Provided data start
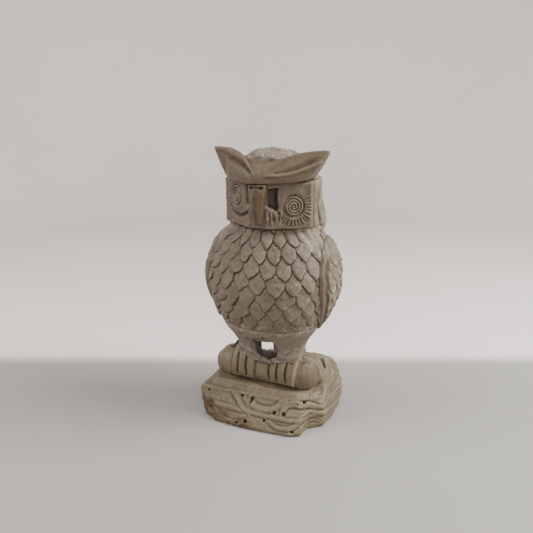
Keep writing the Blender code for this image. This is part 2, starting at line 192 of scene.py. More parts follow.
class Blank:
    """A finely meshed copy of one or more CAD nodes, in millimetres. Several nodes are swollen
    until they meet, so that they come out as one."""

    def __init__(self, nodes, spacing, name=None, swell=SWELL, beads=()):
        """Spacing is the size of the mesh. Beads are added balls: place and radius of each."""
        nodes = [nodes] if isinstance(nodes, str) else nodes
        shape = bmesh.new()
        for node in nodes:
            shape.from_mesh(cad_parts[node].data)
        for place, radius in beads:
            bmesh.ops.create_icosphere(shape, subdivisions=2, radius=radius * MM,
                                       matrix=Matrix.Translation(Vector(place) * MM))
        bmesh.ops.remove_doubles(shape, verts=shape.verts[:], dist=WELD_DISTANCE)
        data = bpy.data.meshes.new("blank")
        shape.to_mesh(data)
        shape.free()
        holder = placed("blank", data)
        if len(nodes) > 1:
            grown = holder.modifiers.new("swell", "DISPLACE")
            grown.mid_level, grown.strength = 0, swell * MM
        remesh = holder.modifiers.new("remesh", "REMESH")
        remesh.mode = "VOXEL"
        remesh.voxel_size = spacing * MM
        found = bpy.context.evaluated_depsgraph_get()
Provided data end
Provided data start
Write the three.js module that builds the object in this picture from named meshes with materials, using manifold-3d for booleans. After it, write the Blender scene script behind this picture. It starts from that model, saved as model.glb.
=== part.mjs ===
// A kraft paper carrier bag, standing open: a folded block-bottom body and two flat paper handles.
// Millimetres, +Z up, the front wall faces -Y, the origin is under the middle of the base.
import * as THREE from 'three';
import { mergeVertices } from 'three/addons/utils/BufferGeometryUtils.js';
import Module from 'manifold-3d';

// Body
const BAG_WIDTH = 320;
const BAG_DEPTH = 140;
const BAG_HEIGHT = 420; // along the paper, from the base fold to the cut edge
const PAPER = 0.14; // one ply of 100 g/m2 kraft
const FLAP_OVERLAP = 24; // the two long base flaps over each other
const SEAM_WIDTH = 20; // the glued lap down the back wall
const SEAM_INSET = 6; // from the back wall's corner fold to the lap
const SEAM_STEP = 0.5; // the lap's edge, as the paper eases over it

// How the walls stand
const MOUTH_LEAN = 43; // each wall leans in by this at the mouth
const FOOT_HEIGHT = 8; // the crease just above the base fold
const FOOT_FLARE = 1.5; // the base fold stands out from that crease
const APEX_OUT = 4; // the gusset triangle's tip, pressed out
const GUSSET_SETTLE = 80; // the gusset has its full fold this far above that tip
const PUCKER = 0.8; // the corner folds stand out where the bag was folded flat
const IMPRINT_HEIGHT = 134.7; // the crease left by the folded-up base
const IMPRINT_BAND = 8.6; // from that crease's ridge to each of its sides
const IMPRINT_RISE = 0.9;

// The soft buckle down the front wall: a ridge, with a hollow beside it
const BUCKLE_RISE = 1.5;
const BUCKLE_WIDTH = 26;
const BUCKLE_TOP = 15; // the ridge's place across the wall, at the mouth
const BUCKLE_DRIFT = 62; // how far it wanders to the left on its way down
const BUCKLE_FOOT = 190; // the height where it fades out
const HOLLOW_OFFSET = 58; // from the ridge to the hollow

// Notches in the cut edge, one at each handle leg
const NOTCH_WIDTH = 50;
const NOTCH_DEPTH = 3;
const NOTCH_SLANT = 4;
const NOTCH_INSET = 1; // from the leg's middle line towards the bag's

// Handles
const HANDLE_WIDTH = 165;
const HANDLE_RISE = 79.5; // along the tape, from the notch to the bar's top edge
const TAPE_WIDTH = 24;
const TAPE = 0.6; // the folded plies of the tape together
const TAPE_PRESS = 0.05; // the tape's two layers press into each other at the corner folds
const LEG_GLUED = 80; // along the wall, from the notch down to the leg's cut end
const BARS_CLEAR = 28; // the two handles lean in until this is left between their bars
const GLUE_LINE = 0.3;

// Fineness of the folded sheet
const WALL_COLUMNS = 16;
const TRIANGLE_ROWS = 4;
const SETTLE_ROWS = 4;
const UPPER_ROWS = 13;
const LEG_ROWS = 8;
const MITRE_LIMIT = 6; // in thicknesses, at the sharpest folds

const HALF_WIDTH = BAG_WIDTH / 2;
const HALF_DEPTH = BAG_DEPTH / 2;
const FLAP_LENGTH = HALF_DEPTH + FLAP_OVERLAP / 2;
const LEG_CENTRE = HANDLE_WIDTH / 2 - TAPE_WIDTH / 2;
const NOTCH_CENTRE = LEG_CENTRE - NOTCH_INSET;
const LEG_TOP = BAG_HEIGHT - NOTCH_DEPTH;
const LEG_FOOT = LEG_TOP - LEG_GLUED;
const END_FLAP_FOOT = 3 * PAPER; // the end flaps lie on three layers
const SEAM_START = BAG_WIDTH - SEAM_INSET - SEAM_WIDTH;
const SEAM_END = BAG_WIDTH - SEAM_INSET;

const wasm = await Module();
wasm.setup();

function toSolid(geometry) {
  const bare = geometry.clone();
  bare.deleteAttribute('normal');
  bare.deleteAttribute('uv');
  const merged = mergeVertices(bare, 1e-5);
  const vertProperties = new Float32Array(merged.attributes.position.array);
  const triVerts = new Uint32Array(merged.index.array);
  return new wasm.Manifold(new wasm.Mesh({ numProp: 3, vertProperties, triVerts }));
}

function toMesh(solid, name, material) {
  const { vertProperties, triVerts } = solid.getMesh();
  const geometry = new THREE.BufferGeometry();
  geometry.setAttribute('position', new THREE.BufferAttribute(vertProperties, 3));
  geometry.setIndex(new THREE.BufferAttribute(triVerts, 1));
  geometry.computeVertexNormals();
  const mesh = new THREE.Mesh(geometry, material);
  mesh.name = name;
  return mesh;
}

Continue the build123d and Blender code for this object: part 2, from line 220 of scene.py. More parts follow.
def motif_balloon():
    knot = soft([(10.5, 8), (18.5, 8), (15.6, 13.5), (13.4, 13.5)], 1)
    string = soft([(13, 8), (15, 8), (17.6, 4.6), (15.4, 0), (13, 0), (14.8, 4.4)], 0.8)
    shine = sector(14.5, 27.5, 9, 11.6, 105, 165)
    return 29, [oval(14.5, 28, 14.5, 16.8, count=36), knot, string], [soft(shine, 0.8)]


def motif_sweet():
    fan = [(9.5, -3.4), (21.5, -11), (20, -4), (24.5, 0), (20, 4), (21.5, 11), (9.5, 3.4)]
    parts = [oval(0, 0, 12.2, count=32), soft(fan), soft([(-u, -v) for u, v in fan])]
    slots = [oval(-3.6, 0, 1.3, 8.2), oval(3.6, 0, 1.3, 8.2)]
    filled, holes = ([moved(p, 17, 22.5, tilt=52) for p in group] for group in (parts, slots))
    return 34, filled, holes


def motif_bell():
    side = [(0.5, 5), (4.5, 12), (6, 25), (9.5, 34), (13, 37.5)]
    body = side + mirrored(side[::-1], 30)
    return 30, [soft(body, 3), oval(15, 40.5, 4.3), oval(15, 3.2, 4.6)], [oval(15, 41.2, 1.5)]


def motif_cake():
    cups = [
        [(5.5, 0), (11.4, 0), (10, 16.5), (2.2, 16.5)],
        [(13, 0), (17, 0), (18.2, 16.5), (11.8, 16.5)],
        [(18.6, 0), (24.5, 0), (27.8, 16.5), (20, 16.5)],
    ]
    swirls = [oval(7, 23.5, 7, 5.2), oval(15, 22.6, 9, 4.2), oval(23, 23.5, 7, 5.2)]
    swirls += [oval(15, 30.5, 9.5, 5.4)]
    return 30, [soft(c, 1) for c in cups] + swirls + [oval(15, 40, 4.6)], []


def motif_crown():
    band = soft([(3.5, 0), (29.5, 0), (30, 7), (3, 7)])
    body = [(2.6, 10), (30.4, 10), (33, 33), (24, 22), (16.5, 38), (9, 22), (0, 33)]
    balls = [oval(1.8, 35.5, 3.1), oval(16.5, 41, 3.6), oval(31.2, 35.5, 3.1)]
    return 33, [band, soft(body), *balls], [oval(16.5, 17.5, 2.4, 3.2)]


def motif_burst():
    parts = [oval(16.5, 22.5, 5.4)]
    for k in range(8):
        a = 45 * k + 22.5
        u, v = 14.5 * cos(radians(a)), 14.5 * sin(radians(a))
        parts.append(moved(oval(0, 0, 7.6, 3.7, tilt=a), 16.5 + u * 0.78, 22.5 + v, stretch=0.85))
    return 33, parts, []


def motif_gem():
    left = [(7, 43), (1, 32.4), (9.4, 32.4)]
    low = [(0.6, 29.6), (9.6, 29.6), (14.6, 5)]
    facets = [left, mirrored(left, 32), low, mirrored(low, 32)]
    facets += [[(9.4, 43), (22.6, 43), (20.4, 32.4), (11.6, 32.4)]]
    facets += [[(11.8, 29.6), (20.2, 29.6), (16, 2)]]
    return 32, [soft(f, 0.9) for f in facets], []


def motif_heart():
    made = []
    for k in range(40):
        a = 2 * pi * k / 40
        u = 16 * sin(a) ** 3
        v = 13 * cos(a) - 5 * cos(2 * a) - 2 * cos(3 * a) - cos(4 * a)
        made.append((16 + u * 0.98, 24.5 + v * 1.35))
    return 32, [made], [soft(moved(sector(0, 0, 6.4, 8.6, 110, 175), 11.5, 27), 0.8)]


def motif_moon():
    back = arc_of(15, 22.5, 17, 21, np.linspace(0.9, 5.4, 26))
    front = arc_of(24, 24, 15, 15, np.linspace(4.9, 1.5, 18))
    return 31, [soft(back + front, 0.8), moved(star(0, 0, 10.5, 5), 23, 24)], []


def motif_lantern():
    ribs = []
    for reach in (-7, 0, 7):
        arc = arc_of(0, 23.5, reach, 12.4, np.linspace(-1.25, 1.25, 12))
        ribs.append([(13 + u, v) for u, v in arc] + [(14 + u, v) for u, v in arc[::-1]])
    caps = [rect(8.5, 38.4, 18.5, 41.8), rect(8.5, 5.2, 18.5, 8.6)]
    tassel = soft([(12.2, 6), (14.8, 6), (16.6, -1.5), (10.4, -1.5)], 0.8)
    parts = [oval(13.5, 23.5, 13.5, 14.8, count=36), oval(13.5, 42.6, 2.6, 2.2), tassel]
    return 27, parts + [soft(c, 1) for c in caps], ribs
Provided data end
Provided data start
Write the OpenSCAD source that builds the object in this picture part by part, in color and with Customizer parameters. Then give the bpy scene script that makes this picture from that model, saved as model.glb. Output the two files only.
Provided data end
Short problem
Output nothing except the lines from the line with "Keep writing the" through the line with "until they meet, so", copied exactly, end lines included.

In response
Keep writing the Blender code for this image. This is part 2, starting at line 192 of scene.py. More parts follow.
class Blank:
    """A finely meshed copy of one or more CAD nodes, in millimetres. Several nodes are swollen
    until they meet, so that they come out as one."""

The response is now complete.